26/11/2011
Vittorio Sgarbi.
Avere la meglio sul mistero della donna è impresa quasi impossibile. Si può cercare di illuminarlo, suscitando curiosità e provando, al contempo, a risolverla. È quello che fa Vittorio Sgarbi nel suo ultimo libro Piene di grazia. I volti della donna nell'arte (Bompiani) con uno stile molto originale che ammicca alle suggestioni letterarie e poetiche, agli aneddoti anche privati e, ovviamente, al gusto personale. Dalla celeberrima Gioconda, «opera di assoluta semplicità ma di cui si crede o si pensa di dover rivelare il mistero», all'Annunciata di Antonello da Messina; dalla grazia eterea, quasi impalpabile, dei Preraffaelliti fino all'essenza demoniaca e desacralizzata dei volti di Gustav Klimt e delle donne-bambine di Balthus. «Un libro di storia dell'arte potrebbe essere quasi esclusivamente un libro sulla donna», dice Sgarbi, «tanta è la quantità di opere che essa ha ispirato dall'antichità a oggi».

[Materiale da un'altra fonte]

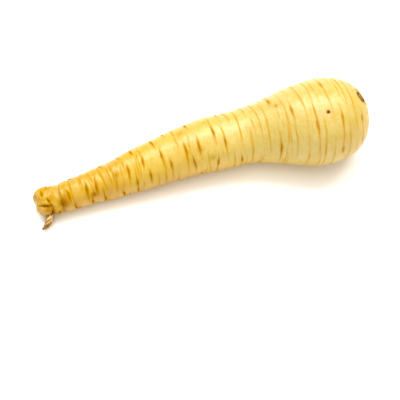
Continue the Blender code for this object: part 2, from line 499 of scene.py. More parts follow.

Forse perché a dipingere sono stati prevalentemente gli uomini.
«Non è vero. Ci sono anche grandi artiste, da Artemisia Gentileschi a Rosalba Carriera. Ma c’è dell’altro».
Cosa?
«Non riesco a immaginare un mondo di pittrici che attribuiscano i più diversi e opposti significati all'immagine insipida dell'uomo. La donna è simbolo di vizio e virtù, seduzione e dedizione, piacere e crudeltà. Quindi, una fonte inesauribile di ispirazione che ne fa il soggetto-oggetto più frequente non solo nell'arte, ma anche nella musica, nella poesia, nella religione».
Soprattutto in quella cristiana.
«Anche se la Chiesa spesso è tacciata di essere maschilista, la figura della Madonna, che è il vertice della creazione, per la straordinarietà che incarna smentisce in maniera eclatante questo cliché».
La copertina del volume di Sgarbi dedicato alle donne nell'arte.
Per quale motivo ha ispirato gli artisti di ogni tempo al punto da
indurne alcuni come Giovanni Bellini a dipingere solo Madonne in tutta
la loro carriera?
«Per due motivi: pur essendo vergine, è anche madre del Figlio di Dio. E
poi, un elemento spesso taciuto, Maria è il primo essere umano come noi
che viene assunto in cielo, nell’infinito, con il suo stesso corpo,
finito».
La sua preferita?
«L'Annunciata di Antonello da Messina. L'angelo non c'è, o
meglio, noi non lo vediamo perché la Vergine, in realtà, ce l'ha dentro
di sé. Il suo sguardo è rivolto verso di noi ma è come se con il gesto a
mezz'aria della mano volesse intimare di fermarci per permetterle di
scrutare nel suo animo e ascoltare la voce angelica che è parola, non
apparizione. A differenza dell'Annunciazione di Lorenzo Lotto,
qui Maria non trema per la paura ma esprime consapevolezza e
determinazione».
Chi esprime meglio l’idea di eternità?
«Ilaria del Carretto. Jacopo della Quercia nel consolare Paolo Guinigi
per la perdita della giovane moglie sembra che voglia eternare la sua
immagine nel marmo. La scultura funebre, in realtà, è una sfida al
tempo, la volontà di non cedergli. Il viso di Ilaria è elegante, non
lugubre. Incredibilmente vivo».
E la seduzione?
«La Gioconda perché ti guarda dritto negli occhi e ti sfida con aria
spavalda e ambigua. Come una Nicole Minetti».
E quella di esclusività?
«La Dama con l’ermellino perché ha uno sguardo di lato che dà l’idea di
essere devota ad un solo uomo. Come Elisabetta Tulliani con Gianfranco
Fini o la Gregoraci con Flavio Briatore. Non a caso, Leonardo dipinge
Cecilia Gallerani, l’amante di Ludovico Sforza il Moro, duca di Milano,
uomo ricco e potente. La dedizione spesso nasce dall’interesse che, di
per sé, non è un dato negativo».
Sembra una storia dei nostri giorni.
«Ludovico il Moro era un po’ come Berlusconi oggi, con la differenza che
quest’ultimo si è fatto travolgere dalle donne. È uscito di scena per
una crisi sessuale, non politica».
Gliel'ha mandato il libro?
«Sì. Gli ho scritto: “Ne conosci tante, ma non queste”».